Battery life isn’t great, but I’ve found that that isn’t a deal breaker. Battery life does vary wildly depending on what you’re doing. In standby mode, just using them as glasses, they seem to lose between 5-10% battery per hour. I could turn off the always listening assistance and probably get that down to 2-5% per hour. Also, there is a power switch near the left hinge. If you’re just sitting at a desk using them as glasses, you can always just switch them off and presumably get next to zero power drain.

As a test, I screenshotted my battery life for a few hours the other day under light to moderate usage. I took a couple of pictures and a short video, used them for a few phone calls, and used them as headphones to watch a few YouTube videos.

The first four pics show my battery go from nearly full at 8:50 to 58% at 12:15. The last two screen shots show long they take to charge, I got from 47% to 92% in 27 minutes.

If you’re taking a lot of pictures and video, the battery will do down pretty quickly. I used them to take LOTS of videos at an auction the other day and I knocked my battery down from nearly full to about 60 percent in under an hour, but I did shoot something like 20 minutes of video.

The reason this doesn’t make much difference to me is that I routinely take off my glasses anyway. I’m nearsighted, so while I do use glasses when working on a monitor or driving, I don’t use glasses when I’m doing something like paperwork, which I do a lot of. I’ve found that just removing them when I would remove my glasses anyway and putting them in the charging case means they’re almost always charged anyway.

Also, I highly recommend you turn off the “Hey Meta” always listening capability, at least most of the time. The glasses get significantly better battery life with this feature off, and even with the always listening capability off, you can still tap and hold on the touch sensitive area on the right arm to summon the Meta AI features. Basically all you’re losing is the ability to do that hands-free. I just turn it back on when I think I might need it, and leave it off almost always and enjoy the better battery life.

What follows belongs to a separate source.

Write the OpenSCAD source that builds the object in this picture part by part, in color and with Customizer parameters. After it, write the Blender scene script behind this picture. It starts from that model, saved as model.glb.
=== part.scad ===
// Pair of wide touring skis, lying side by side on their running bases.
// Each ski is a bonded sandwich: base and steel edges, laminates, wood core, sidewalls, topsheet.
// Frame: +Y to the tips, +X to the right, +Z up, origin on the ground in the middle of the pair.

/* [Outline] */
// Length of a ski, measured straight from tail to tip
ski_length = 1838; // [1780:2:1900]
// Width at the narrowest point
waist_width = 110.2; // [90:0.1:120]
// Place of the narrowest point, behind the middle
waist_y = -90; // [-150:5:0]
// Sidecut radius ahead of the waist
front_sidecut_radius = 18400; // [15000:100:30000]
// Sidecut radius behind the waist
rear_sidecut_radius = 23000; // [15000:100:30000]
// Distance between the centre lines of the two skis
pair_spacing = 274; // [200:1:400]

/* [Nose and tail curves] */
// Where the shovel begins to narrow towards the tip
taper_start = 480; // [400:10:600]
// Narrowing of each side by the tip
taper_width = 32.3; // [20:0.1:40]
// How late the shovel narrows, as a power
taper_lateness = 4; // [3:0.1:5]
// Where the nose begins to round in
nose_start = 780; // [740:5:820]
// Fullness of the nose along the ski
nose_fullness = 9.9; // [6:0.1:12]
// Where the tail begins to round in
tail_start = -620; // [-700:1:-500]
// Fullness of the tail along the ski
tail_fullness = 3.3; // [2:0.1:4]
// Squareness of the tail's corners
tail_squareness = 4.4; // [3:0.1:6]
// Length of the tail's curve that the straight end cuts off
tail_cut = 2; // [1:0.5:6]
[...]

Charging case battery life is very good too. I’ve been charging my pretty often for two days now and it just now dropped from 5 dots to 4, presumably meaning I just dropped under 80% battery. Unless you’re just trying to live stream every moment of your life, I don’t see how anyone would kill the charging case in a day, so really the only thing you have to worry about is “How much will it annoy me to take off my glasses for half an hour every 4 or 5 hours?”. For me, the answer to that question is “Not much”, but your mileage may vary.

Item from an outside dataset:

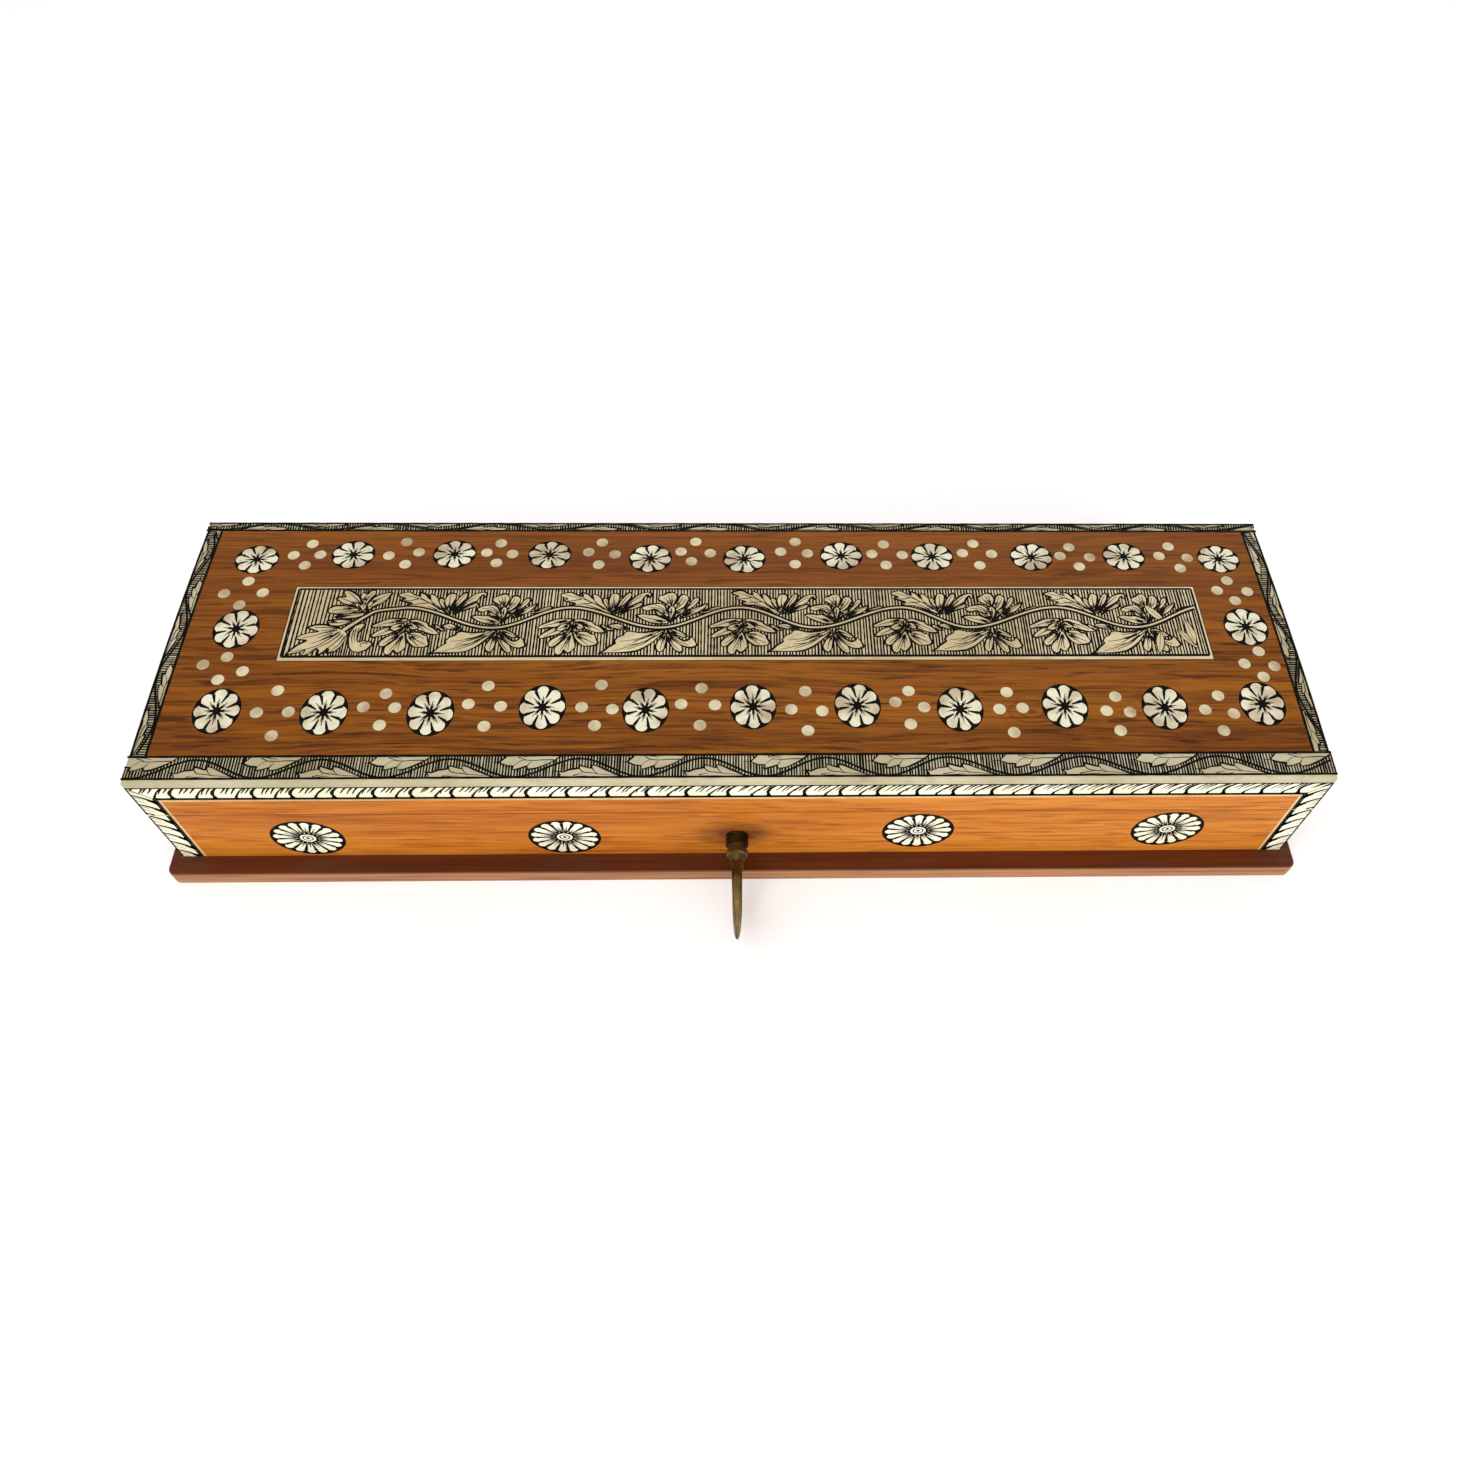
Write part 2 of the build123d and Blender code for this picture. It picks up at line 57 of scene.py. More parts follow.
def catmull(pts, closed=True, step=0.16, ten=1.0):
    p = np.asarray(pts, float)
    n = len(p)
    out = []
    rng = range(n) if closed else range(n - 1)
    for i in rng:
        if closed:
            a, b, c, d = p[(i - 1) % n], p[i], p[(i + 1) % n], p[(i + 2) % n]
        else:
            a, b, c, d = p[max(i - 1, 0)], p[i], p[i + 1], p[min(i + 2, n - 1)]
        k = max(2, int(np.linalg.norm(c - b) / step) + 1)
        t = np.linspace(0, 1, k, endpoint=False)[:, None]
        m0, m1 = (c - a) * 0.5 * ten, (d - b) * 0.5 * ten
        q = (2 * t ** 3 - 3 * t * t + 1) * b + (t ** 3 - 2 * t * t + t) * m0 + (3 * t * t - 2 * t ** 3) * c + (t ** 3 - t * t) * m1
        out.append(q)
    out.append(p[:1] if closed else p[-1:])
    return np.vstack(out)


def dense(pts, step=0.16):
    p = np.asarray(pts, float)
    out = []
    for b, c in zip(p[:-1], p[1:]):
        k = max(1, int(np.linalg.norm(c - b) / step))
        t = np.linspace(0, 1, k, endpoint=False)[:, None]
        out.append(b + (c - b) * t)
    out.append(p[-1:])
    return np.vstack(out)


def inside(poly, pts):
    x, y = pts[:, 0], pts[:, 1]
    px, py = poly[:, 0], poly[:, 1]
    res = np.zeros(len(pts), bool)
    j = len(poly) - 1
    for i in range(len(poly)):
        c = (py[i] > y) != (py[j] > y)
        if c.any():
            res ^= c & (x < (px[j] - px[i]) * (y - py[i]) / ((py[j] - py[i]) or 1e-12) + px[i])
        j = i
    return res


class Art:
    """Strokes and shapes on a flat strip. A later shape covers the strokes under it."""

    def __init__(self, clip=None):
        self.strokes, self.fills, self.polys, self.clip = [], [], [], clip

    def stroke(self, pts, w, w1=None, smooth=True):
        p = catmull(pts, False) if smooth and len(pts) > 2 else dense(pts)
        n = len(p)
        if w1 is None:
            hw = np.full(n, w / 2)
        else:
            hw = np.linspace(w / 2, w1 / 2, n)
        self.add(p, hw)

    def add(self, p, hw):
        if self.clip is not None:
            x0, x1, y0, y1 = self.clip
            keep = (p[:, 0] > x0) & (p[:, 0] < x1) & (p[:, 1] > y0) & (p[:, 1] < y1)
            self.split(p, hw, keep, self.strokes)
        else:
            self.strokes.append((p, hw))

    @staticmethod
    def split(p, hw, keep, out):
        if keep.all():
            out.append((p, hw))
            return
        idx = np.flatnonzero(keep)
        if len(idx) == 0:
            return
        for run in np.split(idx, np.flatnonzero(np.diff(idx) > 1) + 1):
            if len(run) >= 2:
                out.append((p[run], hw[run]))

    def cover(self, poly):
        lo, hi = poly.min(0), poly.max(0)
        new = []
        for p, hw in self.strokes:
            a, b = p.min(0), p.max(0)
            if (a > hi).any() or (b < lo).any():
                new.append((p, hw))
                continue
            self.split(p, hw, ~inside(poly, p), new)
        self.strokes = new

    def shape(self, outline, lines=(), w=0.26, lw=0.17, smooth=True, ten=1.0, shade=0, reach=0.5):
        poly = catmull(outline, ten=ten) if smooth else dense(list(outline) + [outline[0]])
        self.cover(poly)
        self.polys.append(poly)
        n = len(poly)
        hw = w / 2 * (1 + 0.35 * np.sin(np.linspace(0, 2 * math.pi * 3, n) + rnd.random() * 6))
        self.add(poly, hw)
        for ln in lines:
            self.stroke(ln, lw, lw * 0.35)
        if shade:
            # a fan of short cuts from the base of the petal or leaf
            base = poly[0]
            far = np.linalg.norm(poly - base, axis=1)
            idx = np.flatnonzero(far > far.max() * 0.55)
            for i in idx[np.linspace(0, len(idx) - 1, shade + 2).astype(int)[1:-1]]:
                tip = poly[i]
                k = reach * rnd.uniform(0.7, 1.15)
                a = base + (tip - base) * 0.22
                c = base + (tip - base) * k
                mid = (a + c) / 2 + np.array([-(c - a)[1], (c - a)[0]]) * rnd.uniform(-0.05, 0.05)
                p = catmull([a, mid, c], False)
                if len(p) > 2:
                    ok = inside(poly, p)
                    out = []
                    Art.split(p, np.linspace(lw * 0.52, lw * 0.16, len(p)), ok, out)
                    for q, hw in out:
                        self.add(q, hw)

    def fill(self, poly):
        self.fills.append(np.asarray(poly, float))

    def hatch(self, us, v0, v1, w, vertical=True, jitter=0.05):
        """Parallel lines between v0 and v1, left out inside every shape."""
        boxes = [(q.min(0), q.max(0)) for q in self.polys]
        for u in us:
            u = u + rnd.uniform(-jitter, jitter)
            cuts = []
            for q, (lo, hi) in zip(self.polys, boxes):
                if not lo[0] < u < hi[0]:
                    continue
                a, b = q[:-1], q[1:]
                m = (a[:, 0] > u) != (b[:, 0] > u)
                ys = a[m, 1] + (u - a[m, 0]) * (b[m, 1] - a[m, 1]) / (b[m, 0] - a[m, 0])
                ys = np.sort(ys)
                cuts += [(ys[i], ys[i + 1]) for i in range(0, len(ys) - 1, 2)]
            cuts.sort()
            y = v0
            segs = []
            for c0, c1 in cuts:
                if c0 > y:
                    segs.append((y, c0))
                y = max(y, c1)
            if y < v1:
                segs.append((y, v1))
            for s0, s1 in segs:
                s0, s1 = max(s0, v0), min(s1, v1)
                if s1 - s0 > 0.25:
                    tilt = rnd.uniform(-0.012, 0.012)
                    ww = w * rnd.uniform(0.8, 1.2)
                    n = max(2, int((s1 - s0) / 1.6) + 2)
                    yy = np.linspace(s0, s1, n)
                    self.strokes.append((np.stack([u + tilt * (yy - s0), yy], 1), np.full(n, ww / 2) * (1 + 0.18 * np.sin(yy * 2.1 + u))))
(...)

Conclusion and Hopes for Next Gen

The Ray-Ban Meta Smart Glasses are one of those products that are kinda greater than the sum of their parts. The cameras are fine, but don’t blow me away with the image quality in the same way, say, the Pocket 3 did. The audio is also fine, but not as good as dedicated headphones like the AirPods Pro 2. The battery life is okay but not great, so on paper you would think these are, as the kids say, mid.

But honestly, the whole package works together so well it makes them pretty compelling. The ability to have hands-free POV cameras are great for anyone who wants to post videos of cooking or working on cars or make crochet tutorials or any number of other things, not to mention just capturing things that happen in your day to day life to post to social media. I’m guessing the fact that they excel at this isn’t an accident. The cameras are more than good enough, and they’re going to seem great to anyone who only uses cell phone cameras anyway.

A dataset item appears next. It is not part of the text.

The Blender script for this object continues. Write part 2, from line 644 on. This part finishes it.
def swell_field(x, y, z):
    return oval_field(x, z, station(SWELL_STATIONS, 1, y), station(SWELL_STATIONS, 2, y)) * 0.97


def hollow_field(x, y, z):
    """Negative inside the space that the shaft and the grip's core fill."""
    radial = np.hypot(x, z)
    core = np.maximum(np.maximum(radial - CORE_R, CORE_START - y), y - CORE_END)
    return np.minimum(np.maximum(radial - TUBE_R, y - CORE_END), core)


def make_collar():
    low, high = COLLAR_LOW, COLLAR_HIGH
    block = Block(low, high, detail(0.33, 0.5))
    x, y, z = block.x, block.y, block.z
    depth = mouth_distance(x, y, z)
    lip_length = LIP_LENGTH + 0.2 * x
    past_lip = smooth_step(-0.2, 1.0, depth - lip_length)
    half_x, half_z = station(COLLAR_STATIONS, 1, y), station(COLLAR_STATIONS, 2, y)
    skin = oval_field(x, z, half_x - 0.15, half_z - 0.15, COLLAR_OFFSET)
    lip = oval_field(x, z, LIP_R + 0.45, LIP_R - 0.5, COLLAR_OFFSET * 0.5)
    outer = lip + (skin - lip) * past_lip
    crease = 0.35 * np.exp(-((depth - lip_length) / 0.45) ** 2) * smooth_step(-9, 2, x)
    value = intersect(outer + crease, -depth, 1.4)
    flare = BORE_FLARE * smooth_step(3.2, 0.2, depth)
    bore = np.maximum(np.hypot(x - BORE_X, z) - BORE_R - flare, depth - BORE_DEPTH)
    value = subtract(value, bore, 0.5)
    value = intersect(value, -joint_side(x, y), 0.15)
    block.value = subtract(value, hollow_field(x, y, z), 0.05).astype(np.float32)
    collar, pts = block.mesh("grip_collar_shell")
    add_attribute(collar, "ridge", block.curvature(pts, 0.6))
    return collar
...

Having a pair of “headphones” that are already on all the time is so amazing for phone calls or watching a YouTube or instagram video without disturbing the people around you. The speakers aren’t the best sounding at full volume, but they sound good enough at up to like 70% volume and the microphones perform great in both videos and phone calls.

The last real barrier to entry, the high cost of prescription lenses, is solved by buying them from lensology and snapping them in yourself.

Of course, nothing is perfect, and it’s still pretty early days for smart glasses, so there’s a ton of stuff I hope to see eventually come to the next gen of Meta glasses, or really just to any smart glasses that come out in the future.

First and foremost, I am old, and I’m really into cameras, so I’m not exactly the target demographic to be a huge fan of portrait orientation video. I understand why Meta would make this choice, but that doesn’t mean I have to love it. I think the real solution to smart glasses is a higher resolution sensor that’s closer to a square shape, like the 5.3k 8:7 sensor found in the newer GoPro cameras. That allows you to capture video once in a close-to-square aspect ratio, and the high resolution lets you punch out a 16:9 widescreen OR 9:16 portrait video from that square that’s still 4k. I get that Meta have very little incentive to do that, but it would make them a lot more useful. I would love to be able to shoot landscape video to use as B roll in my YouTube videos.

Battery life isn’t a deal breaker for me, but more is always better. I’m sure this will be better in the next gen just as a side effect of things like newer, more efficient SoC’s and newer battery technology.

The glossy black finish is a huge dust magnet, and you can probably tell from all my sample pictures, but that’s probably just that one finish. All the pics that still look dusty were taken after I vigorously wiped them down with a cleaning cloth and immediately set them down to take the picture. They were MUCH worse before.

Some kind of display would be amazing, that’s the real dream, and Meta has recently shown off their Orion AR glasses, and the tech looks promising, but I feel like we’re still quite a ways away from that technology being viable on a large scale and at a consumer-friendly price point. Also the fact that the lenses are the screens is going to greatly complicate things for wearers who need prescription lenses.

Overall, if smart glasses are a thing you think you might want, you should probably pick up a pair of the Ray-Ban Metas. They’re pretty much the state of the art right now, and the price is pretty reasonably at under $300 to start.